16      Cette conclusion ne saurait être remise en cause par le fait, invoqué par la requérante, que les obligations supplémentaires auxquelles sont soumis les fournisseurs de très grandes plateformes en ligne ne concernent pas, elles-mêmes, directement les droits des consommateurs. En effet, la requérante n’explique pas en quoi les éventuels manquements à ces obligations ne pourraient pas être invoqués aux fins de l’exercice des droits conférés aux destinataires actifs de ces plateformes visés par l’article 86 du règlement 2022/2065.

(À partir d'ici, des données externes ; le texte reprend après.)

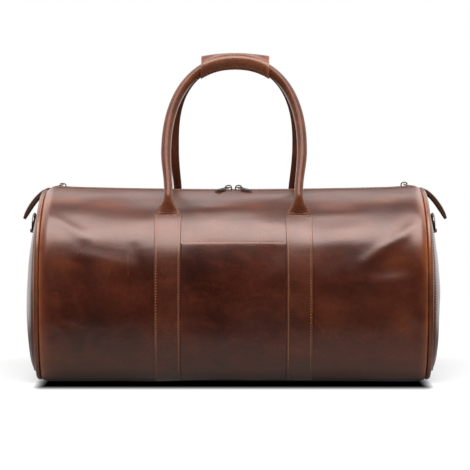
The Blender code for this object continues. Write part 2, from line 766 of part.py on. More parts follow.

17      Dans ces conditions, il ne peut être exclu que la solution du litige soit de nature à priver EISi des droits découlant de l’article 86 du règlement 2022/2065 ou à réduire l’étendue de ceux-ci.

18      Partant, dans les circonstances de l’espèce et eu égard à la bonne administration de la justice, il y a lieu de regarder EISi comme justifiant, dans sa demande d’intervention, d’un intérêt à la solution du litige dans l’affaire T‑348/23 au sens de l’article 40, deuxième alinéa, du statut de la Cour de justice de l’Union européenne, de sorte qu’elle doit être admise à intervenir dans cette affaire au soutien des conclusions de la Commission.

Par ces motifs,

LA PRÉSIDENTE DE LA SEPTIÈME CHAMBRE DU TRIBUNAL

ordonne :

1)      European Information Society Institute o.z. est admise à intervenir dans l’affaire T348/23 au soutien des conclusions de la Commission européenne.

2)      Le greffier communiquera à European Information Society Institute tous les actes de procédure signifiés aux parties principales.

3)      Un délai sera fixé à European Information Society Institute pour présenter son mémoire en intervention.

4)      Les dépens sont réservés.

Fait à Luxembourg, le 20 mars 2024.

Le greffier

 

La présidente

V. Di Bucci

 

K. Kowalik-Bańczyk


*      Langue de procédure : l’allemand.